Kevin Kelly: Yeah, my parents were very much the same generation. And my mom was very, um, uneasy and uncomfortable, a little disappointed in my dropping out, primarily because I was the— I was oldest of 5 kids, and, um, she was concerned about my influence on the other kids. She said, you can probably handle this, but I'm not sure the others can. So following, and my dad worked for a big Fortune 500 company and stuff. And so I think the '70s was a rebellion against that. And you're right, I offered my kids that kind of option, but they took the other route.
I don't see much evidence that we're taking that except maybe in the kind of creator economy where there is a difference. And this is significant is that when I was growing up, I remember my dad had a friend who was doing a startup. And I remember that the way people treated that was startup was code word for I'm unemployed.
Paul: That's my path now, creator.
Kevin Kelly: Right. A startup was unemployed. And when people were saying, it was like, oh, when you told people you were doing startup, there was like pity. It was like, oh, I'm sorry to hear that. You know, it was like, there was no worship, adoration of startup at all. It was like, poor you, because, you know, like now a lot of them fail and failure was considered not good.
It wasn't a badge of honor. And so what has changed is this idea of startup as being the preferred mode of what you wanna do, that if you're really cool, you do a startup. And that has changed. And so there might be kind of a rush into careerism, but it is a different kind of careerism. Thing that you're signing up for. It's not— no one is rushing to work for GM, you know, or whatever.
I'm really cool, I work for Procter Gamble, right? No, it's like, no, I work for a startup in San Francisco. That's what it is. And so I think maybe some of that kind of— what's the word I want— your own path is maybe been taken up by the cool factor of startups. Yeah.
Paul: So I started my career in 2007 at GE and that was like, oh, you've made it. Right. And that place was not great even then. And yeah, so this is like what I explore. I quit my job in 2017. I've been writing about our relationship to work and I put out this book called The Pathless Path about how people are imagining these new paths.
I think one trap with the startup path is that people trade one script for another that is like big tech startup and you sort of get lost in that as well. But I am seeing this very, like, I've been trying to coin it the great contemplation, not the great resignation. All these solopreneurs who are sort of starting with life and then designing work around it. It seems pretty interesting. I could be self-selecting into like people and the people I have on this podcast, but I am pretty optimistic, but you never know.
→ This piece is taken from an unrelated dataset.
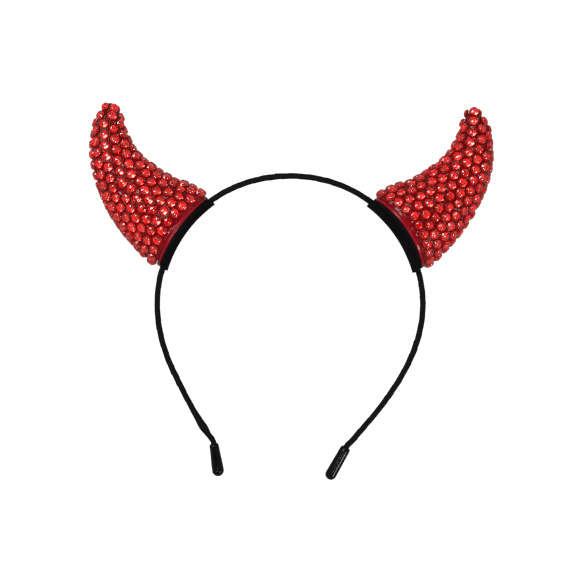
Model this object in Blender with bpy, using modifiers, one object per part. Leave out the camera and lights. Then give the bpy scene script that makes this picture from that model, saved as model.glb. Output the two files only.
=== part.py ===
"""Devil horns headband: a ribbon wrapped band that carries two horns set with cut stones.

The headband is drawn flat, as the photograph shows it: x to the right, y up towards the
crown, z towards the viewer, with the centre of the band's round stretch at (0, 0, 0).
An empty then lays it on the backs of its horns, as it rests on a table by itself.
Sizes are in metres.
"""

import math

import bmesh
import bpy
import numpy as np
from mathutils import Matrix, Vector
from mathutils.geometry import delaunay_2d_cdt

MM = 0.001
GAP = 0.3 * MM

# Band: a steel strip wrapped in satin ribbon, seen edge on from the front
BAND_THICKNESS = 2.6 * MM
BAND_WIDTH = 3.6 * MM
BAND_SEAT_RADIUS = 65.4 * MM
BARE_STRIP_SCALE = 0.46
BARE_STRIP_LENGTH = 5.0 * MM
BARE_STEP = 0.05 * MM
BAND_STEP = 4.8

# Band by angle round its centre, from the right end over the crown to the left end, where
# the ribbon is folded under and glued
BAND_ROWS = np.array(
    [
        # angle (degrees), radius (mm), thickness of the wrapping
        (-67.1, 72.7, 1.0),
        (-58.9, 68.8, 1.0),
        (-50.4, 66.25, 1.0),
        (-42.0, 64.7, 1.0),
        (-30.0, 63.9, 1.0),
        (-18.0, 64.15, 1.0),
        (-3.0, 64.95, 1.0),
        (12.0, BAND_SEAT_RADIUS / MM, 1.0),
        (34.0, BAND_SEAT_RADIUS / MM, 1.0),
        (56.0, BAND_SEAT_RADIUS / MM, 1.0),
        (90.0, 64.85, 1.0),
        (124.0, BAND_SEAT_RADIUS / MM, 1.0),
        (146.0, BAND_SEAT_RADIUS / MM, 1.0),
        (168.0, BAND_SEAT_RADIUS / MM, 1.0),
        (184.0, 64.85, 1.0),
        (203.0, 64.7, 1.0),
        (212.8, 65.3, 1.0),
        (220.3, 66.8, 1.0),
        (227.5, 69.15, 1.05),
        (232.5, 71.3, 1.3),
        (236.0, 73.0, 1.4),
        (239.4, 74.6, 1.1),
    ]
)

# Each end of the band turns down into its cap
CAP_ROWS = {
    # side: row of the band that it follows, turn_deg, length, mouth_radius, end_radius, way_round
    "right": (0, 16.5, 18.0 * MM, 2.55 * MM, 2.75 * MM, -1),
    "left": (-1, 30.5, 16.2 * MM, 2.4 * MM, 2.9 * MM, 1),
}
CAP_TURN_RADIUS = 3.5 * MM
CAP_TURN_STEPS = 3

# End caps: dipped soft plastic, rounder at the end than at the mouth
CAP_MOUTH_CHAMFER = 0.4 * MM
CAP_BORE_RADIUS = 1.25 * MM
CAP_BORE_DEPTH = BARE_STRIP_LENGTH + 0.6 * MM
CAP_DEPTH_SCALE = 1.2
CAP_SIDES = 12
CAP_END_STEPS = 4

# Horn seats: rim and felt pad clasp the band between them
RIM_RADIUS = BAND_SEAT_RADIUS + BAND_THICKNESS / 2 + GAP
RIM_THICKNESS = 1.7 * MM
RIM_HALF_WIDTH = 20.9 * MM
RIM_HALF_DEPTH = 16.8 * MM
RIM_ROUNDING = 0.55 * MM
PAD_THICKNESS = 1.1 * MM
PAD_HALF_WIDTH = 21.75 * MM
PAD_HALF_DEPTH = 16.6 * MM
PAD_RIDGE_FLAT = 2.7 * MM
PAD_RIDGE_FOOT = 6.0 * MM
PAD_STEPS = (10, 12)
BASE_SIDES = 28

# Where each horn stands on the band, how far it leans towards the viewer, and how far its tip
# stands off the common form
HORN_SEATS = {
    # side: angle_deg, lean_deg, tip_towards_crown, tip_outwards, seed, way_round
    "left": (144.4, 5.0, 0.7 * MM, -0.6 * MM, 11, 1),
    "right": (34.6, -1.0, -0.5 * MM, -0.2 * MM, 23, -1),
}

# Horn form under the stones. The spine starts on the band and bends towards the crown.
HORN_BASE_RADIUS = RIM_RADIUS + RIM_THICKNESS + GAP
HORN_BASE_HALF_WIDTH = 20.8 * MM
HORN_BASE_SAG = HORN_BASE_RADIUS - math.sqrt(HORN_BASE_RADIUS**2 - HORN_BASE_HALF_WIDTH**2)
HORN_BASE_OUTWARDS = HORN_BASE_RADIUS - HORN_BASE_SAG - BAND_SEAT_RADIUS
HORN_ROWS = MM * np.array(
    [
        # station, towards_crown, outwards, half_width, half_depth, sag (mm)
        (0.0, 0.1, HORN_BASE_OUTWARDS / MM, HORN_BASE_HALF_WIDTH / MM, 16.6, HORN_BASE_SAG / MM),
        (7.0, 0.1, 7.5, 20.3, 16.3, 2.1),
        (15.3, 0.0, 15.8, 18.2, 14.9, 1.2),
        (24.0, 1.0, 24.4, 16.3, 13.5, 0.6),
        (32.0, 2.8, 32.2, 14.5, 12.2, 0.2),
        (39.4, 5.1, 39.3, 12.6, 10.9, 0.0),
        (46.5, 8.3, 45.7, 10.9, 9.7, 0.0),
        (53.9, 12.7, 51.7, 9.2, 8.4, 0.0),
        (61.3, 18.1, 56.8, 7.2, 6.9, 0.0),
        (68.4, 24.0, 60.7, 5.2, 5.1, 0.0),
        (74.6, 29.3, 63.8, 2.4, 2.4, 0.0),
    ]
)
HORN_END = HORN_ROWS[-1, 0]

# Cut stones: round, flat backed, each with a table and eight facets
STONE_RADIUS = 2.4 * MM
STONE_HEIGHT = 1.9 * MM
STONE_TABLE_INSET = 0.95 * MM
STONE_SIDES = 8
STONE_PITCH = 5.65 * MM
STONE_RING_PITCH = 4.75 * MM
STONE_REACH = 5.6 * MM
SETTLING_STEPS = 200
SETTLING_SHARE = 0.2
STONE_JITTER = 0.4 * MM
OUTLINE_TRIES = 5
UNROLLING_STEPS = 400
FIRST_STONE = 2.6 * MM
FIRST_STONE_FRONT_RISE = 2.2 * MM
LAST_STONE = HORN_END - 4.4 * MM

# The headband lies on the backs of its horns, with its light legs in the air
REST_TILT = math.radians(-12.58)
REST_ROLL = math.radians(-0.26)
REST_CENTRE = Vector((-1.164, -8.986, 27.26)) * MM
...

Kevin Kelly: And the idea is that you design your lifestyle first and then you fit your work around your lifestyle?
Paul: So, I think the thing that has interested me is in America, we've gone so deep into seeing everyone literally as a worker. Right. You were a worker and then your life is downstream of that. Right. So you pick a job, you pick a location, and then you design your life around that.
Kevin Kelly: It's usually the first question we ask somebody is, what do you do?
Paul: So it's— and the trap of following the startup entrepreneurial path is assuming that money will definitely come with that. Right. So I think I've been inspired by people like David Whyte and just thinking about it more as this conversation with the world. And you might find things that fire your soul up, but that doesn't mean you'll get paid for it, but it might be so powerful and an experience. I think writing is this for me. It might be so meaningful and deeply truthful that you might be willing to literally sacrifice everything.
To keep it going. And so you said this thing at the beginning of our convo, which was, um, where is this? Um, when you're on the right path, you're not late, right? And so I think like what I've experienced, I don't, I don't have any goals. There's nowhere to go. I'm here.
Kevin Kelly: Yeah, right.
Paul: It's such a It's so hard to explain, but I don't know, maybe you can bring it alive even more.
Kevin Kelly: Yeah, yeah. No, I, I, I, I, I think you're, you're right that maybe this is sort of the next evolution in the, you know, perfecting work, which is that, um, people are working for other things, right? Or I mean, not the only, not the only dimension that we either acknowledge or account for is money, but that we have other dimensions that we account with. And I think we're seeing some of that in this resistance to go back to the office that, I mean, this is like serious stuff where like Google is saying, we're gonna fire you if you don't come back. And they're saying, fire me. You know, but there's so many that they can't, they're saying, well, you know, it's so—
Paul: People like their kids and wanna be around them.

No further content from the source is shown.